> What you have to do: Your task is to quote, unchanged, only the lines from the one with "front_housing()" through the one with "from typing import Callable, Sequence", both ends included.

> Information given:
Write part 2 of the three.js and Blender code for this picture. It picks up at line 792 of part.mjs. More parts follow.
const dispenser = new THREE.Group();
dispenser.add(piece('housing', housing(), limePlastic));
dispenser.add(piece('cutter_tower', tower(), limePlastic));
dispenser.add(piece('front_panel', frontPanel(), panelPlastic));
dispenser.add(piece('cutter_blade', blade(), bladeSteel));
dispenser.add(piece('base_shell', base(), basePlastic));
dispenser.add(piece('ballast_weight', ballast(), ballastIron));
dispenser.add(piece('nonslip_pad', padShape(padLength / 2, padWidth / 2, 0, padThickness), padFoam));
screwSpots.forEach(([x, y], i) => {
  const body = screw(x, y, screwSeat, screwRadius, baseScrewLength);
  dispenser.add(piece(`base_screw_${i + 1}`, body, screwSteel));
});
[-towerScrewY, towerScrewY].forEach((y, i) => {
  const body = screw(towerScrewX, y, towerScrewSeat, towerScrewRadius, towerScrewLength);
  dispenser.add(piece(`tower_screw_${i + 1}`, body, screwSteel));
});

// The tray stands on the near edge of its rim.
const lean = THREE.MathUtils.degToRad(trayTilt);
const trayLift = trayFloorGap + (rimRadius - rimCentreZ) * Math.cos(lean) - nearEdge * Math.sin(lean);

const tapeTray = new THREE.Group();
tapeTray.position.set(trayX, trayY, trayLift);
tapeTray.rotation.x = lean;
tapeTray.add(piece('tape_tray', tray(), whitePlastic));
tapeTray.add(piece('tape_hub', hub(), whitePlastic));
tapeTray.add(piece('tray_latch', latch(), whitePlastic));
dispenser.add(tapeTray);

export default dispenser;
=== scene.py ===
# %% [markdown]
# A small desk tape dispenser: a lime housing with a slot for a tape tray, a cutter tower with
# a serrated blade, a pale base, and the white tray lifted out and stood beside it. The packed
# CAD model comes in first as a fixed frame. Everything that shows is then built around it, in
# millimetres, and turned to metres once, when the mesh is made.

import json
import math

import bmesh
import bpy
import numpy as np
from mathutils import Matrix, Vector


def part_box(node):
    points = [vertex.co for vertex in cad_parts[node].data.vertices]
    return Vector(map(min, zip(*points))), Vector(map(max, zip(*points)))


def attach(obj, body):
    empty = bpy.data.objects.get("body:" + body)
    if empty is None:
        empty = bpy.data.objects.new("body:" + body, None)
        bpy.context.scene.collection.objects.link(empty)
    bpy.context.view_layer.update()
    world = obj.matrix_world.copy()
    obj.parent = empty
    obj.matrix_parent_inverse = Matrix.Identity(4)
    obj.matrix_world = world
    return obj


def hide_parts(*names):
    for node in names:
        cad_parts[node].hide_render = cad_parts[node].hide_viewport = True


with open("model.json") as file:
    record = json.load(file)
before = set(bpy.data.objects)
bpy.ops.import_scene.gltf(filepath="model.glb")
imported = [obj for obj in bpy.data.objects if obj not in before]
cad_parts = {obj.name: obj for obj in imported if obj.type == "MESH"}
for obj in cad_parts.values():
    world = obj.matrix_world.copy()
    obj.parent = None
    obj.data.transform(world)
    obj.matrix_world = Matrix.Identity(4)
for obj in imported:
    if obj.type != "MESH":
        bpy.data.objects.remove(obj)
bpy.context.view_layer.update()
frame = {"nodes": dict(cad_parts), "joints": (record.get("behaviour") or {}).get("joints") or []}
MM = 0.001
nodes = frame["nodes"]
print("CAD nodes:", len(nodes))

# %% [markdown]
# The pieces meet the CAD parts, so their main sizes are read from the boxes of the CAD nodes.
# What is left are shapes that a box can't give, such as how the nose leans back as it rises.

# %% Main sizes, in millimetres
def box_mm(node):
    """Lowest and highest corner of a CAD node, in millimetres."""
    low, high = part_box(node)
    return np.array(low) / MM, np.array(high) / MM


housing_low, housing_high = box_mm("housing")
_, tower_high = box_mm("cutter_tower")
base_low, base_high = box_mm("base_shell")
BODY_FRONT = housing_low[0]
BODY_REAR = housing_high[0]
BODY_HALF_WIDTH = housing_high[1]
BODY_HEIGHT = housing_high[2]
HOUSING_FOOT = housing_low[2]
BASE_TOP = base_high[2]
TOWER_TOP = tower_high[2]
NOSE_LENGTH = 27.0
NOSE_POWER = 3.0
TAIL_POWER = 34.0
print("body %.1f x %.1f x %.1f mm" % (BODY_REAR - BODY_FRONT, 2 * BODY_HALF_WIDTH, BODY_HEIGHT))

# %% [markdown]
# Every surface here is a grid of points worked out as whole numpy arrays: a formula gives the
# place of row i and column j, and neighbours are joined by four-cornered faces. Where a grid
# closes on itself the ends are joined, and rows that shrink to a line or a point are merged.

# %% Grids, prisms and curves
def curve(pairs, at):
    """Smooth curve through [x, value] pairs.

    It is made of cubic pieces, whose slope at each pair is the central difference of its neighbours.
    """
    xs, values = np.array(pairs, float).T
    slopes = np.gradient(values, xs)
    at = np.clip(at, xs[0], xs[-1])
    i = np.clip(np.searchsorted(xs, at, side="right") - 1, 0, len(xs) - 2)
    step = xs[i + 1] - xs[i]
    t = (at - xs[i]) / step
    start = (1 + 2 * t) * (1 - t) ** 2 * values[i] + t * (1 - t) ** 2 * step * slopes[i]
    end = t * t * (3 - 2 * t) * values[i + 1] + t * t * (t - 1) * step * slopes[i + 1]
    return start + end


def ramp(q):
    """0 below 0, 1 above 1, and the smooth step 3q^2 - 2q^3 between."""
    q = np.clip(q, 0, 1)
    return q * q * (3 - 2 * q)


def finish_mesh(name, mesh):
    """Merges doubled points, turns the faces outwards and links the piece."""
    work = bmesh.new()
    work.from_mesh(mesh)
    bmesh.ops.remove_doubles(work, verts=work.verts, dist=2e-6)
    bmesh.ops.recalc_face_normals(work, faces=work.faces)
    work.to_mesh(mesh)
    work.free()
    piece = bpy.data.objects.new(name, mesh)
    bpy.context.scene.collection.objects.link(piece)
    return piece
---
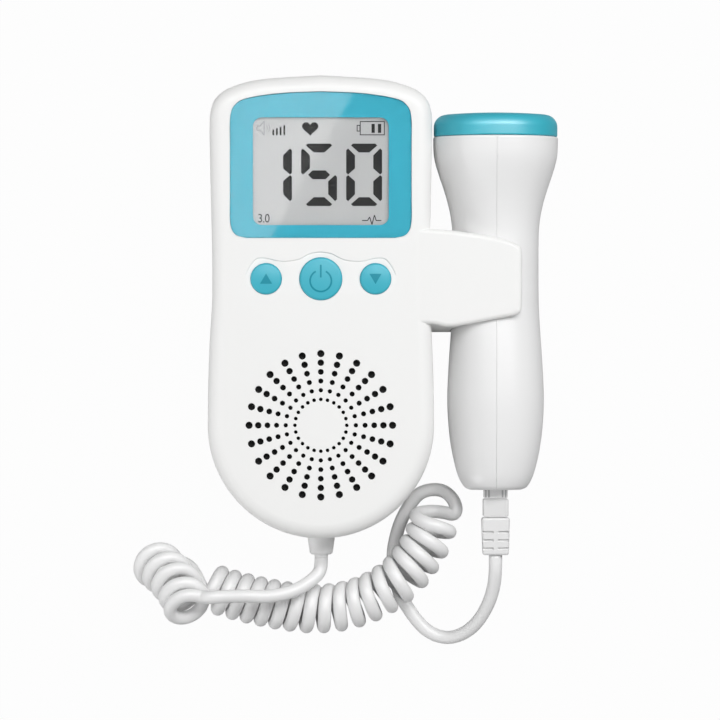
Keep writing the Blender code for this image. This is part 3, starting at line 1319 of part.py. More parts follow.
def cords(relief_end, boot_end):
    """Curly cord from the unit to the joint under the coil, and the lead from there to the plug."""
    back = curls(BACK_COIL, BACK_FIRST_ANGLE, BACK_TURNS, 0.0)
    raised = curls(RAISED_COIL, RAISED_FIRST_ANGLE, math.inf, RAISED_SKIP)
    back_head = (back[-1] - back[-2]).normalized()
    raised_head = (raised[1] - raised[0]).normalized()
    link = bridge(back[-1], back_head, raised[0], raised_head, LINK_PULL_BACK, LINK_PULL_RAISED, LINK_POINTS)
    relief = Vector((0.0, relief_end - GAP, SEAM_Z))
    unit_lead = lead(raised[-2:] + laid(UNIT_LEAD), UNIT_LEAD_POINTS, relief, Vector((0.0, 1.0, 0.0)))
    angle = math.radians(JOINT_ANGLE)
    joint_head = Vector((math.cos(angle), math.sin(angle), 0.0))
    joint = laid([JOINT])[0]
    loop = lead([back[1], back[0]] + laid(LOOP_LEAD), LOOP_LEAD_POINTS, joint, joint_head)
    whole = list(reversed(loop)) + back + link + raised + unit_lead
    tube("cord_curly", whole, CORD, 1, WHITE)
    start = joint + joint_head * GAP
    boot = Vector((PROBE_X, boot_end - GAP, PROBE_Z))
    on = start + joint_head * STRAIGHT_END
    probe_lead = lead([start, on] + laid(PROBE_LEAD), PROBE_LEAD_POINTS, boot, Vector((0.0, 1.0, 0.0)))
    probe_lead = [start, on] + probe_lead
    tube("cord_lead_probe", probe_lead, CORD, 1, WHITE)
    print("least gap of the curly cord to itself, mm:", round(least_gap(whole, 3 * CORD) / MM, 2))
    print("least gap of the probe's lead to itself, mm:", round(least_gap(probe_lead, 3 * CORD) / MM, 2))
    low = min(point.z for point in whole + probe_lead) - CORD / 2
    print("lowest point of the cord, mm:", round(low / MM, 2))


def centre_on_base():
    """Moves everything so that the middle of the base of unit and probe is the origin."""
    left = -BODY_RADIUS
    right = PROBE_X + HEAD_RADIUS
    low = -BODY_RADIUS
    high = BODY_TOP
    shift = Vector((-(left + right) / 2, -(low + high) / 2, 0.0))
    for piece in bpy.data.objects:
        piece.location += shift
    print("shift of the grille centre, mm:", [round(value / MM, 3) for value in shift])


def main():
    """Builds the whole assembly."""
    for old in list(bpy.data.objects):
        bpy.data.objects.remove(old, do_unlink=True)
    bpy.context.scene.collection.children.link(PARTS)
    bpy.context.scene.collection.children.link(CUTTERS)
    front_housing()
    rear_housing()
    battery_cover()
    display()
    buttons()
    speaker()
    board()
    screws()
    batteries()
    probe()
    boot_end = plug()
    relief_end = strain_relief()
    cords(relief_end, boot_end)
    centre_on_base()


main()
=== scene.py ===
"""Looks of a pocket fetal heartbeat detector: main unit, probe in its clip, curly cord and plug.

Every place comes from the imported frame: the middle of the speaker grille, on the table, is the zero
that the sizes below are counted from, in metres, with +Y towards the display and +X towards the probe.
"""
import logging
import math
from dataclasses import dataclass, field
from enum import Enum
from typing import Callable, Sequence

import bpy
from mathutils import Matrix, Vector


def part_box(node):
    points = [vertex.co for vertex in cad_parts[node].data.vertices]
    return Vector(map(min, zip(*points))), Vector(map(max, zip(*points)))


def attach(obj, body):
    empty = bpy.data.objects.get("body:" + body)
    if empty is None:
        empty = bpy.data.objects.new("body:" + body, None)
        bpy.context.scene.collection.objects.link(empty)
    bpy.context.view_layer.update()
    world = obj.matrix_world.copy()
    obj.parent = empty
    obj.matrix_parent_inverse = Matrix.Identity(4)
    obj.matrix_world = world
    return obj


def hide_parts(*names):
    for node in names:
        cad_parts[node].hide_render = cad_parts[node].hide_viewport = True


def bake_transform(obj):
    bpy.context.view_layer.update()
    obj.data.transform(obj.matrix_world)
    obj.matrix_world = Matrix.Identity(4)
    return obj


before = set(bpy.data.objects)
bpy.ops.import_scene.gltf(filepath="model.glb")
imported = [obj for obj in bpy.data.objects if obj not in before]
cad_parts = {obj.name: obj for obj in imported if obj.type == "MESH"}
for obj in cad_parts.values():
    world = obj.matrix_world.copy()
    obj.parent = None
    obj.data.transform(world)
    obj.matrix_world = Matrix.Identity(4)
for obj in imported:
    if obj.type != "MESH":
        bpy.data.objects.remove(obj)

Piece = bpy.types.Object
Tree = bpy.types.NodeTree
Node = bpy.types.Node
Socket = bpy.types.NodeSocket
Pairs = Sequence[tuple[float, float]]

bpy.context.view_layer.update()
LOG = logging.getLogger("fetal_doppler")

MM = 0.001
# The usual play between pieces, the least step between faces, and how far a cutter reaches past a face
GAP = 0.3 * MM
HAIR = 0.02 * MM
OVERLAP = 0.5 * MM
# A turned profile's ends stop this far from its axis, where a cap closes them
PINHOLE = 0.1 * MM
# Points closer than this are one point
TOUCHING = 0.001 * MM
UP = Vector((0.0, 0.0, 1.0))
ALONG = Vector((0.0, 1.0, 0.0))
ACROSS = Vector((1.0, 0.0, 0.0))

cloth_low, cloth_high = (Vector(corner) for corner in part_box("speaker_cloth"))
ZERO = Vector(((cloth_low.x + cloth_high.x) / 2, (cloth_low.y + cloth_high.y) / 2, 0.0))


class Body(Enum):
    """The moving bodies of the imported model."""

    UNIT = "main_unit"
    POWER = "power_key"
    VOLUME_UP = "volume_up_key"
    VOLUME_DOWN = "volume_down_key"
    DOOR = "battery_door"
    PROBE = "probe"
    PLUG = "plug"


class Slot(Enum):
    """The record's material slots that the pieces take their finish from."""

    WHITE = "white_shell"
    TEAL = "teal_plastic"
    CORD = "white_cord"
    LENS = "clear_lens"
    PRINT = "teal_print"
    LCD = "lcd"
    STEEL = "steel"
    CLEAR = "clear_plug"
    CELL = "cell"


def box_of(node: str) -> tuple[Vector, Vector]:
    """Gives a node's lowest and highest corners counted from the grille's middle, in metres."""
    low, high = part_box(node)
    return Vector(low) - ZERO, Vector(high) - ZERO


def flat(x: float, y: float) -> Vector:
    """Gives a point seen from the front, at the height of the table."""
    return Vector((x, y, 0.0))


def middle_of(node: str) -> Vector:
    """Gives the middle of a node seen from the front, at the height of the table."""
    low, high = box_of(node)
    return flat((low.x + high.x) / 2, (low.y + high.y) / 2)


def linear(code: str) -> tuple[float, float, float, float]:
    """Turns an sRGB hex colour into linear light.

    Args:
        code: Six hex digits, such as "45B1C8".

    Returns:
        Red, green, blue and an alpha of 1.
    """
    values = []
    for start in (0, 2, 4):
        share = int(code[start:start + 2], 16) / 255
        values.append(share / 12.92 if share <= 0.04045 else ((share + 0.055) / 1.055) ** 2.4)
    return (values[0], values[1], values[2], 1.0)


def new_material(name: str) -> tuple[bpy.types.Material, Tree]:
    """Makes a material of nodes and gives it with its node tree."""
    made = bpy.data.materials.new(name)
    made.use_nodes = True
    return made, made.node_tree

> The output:
    front_housing()
    rear_housing()
    battery_cover()
    display()
    buttons()
    speaker()
    board()
    screws()
    batteries()
    probe()
    boot_end = plug()
    relief_end = strain_relief()
    cords(relief_end, boot_end)
    centre_on_base()


main()
=== scene.py ===
"""Looks of a pocket fetal heartbeat detector: main unit, probe in its clip, curly cord and plug.

Every place comes from the imported frame: the middle of the speaker grille, on the table, is the zero
that the sizes below are counted from, in metres, with +Y towards the display and +X towards the probe.
"""
import logging
import math
from dataclasses import dataclass, field
from enum import Enum
from typing import Callable, Sequence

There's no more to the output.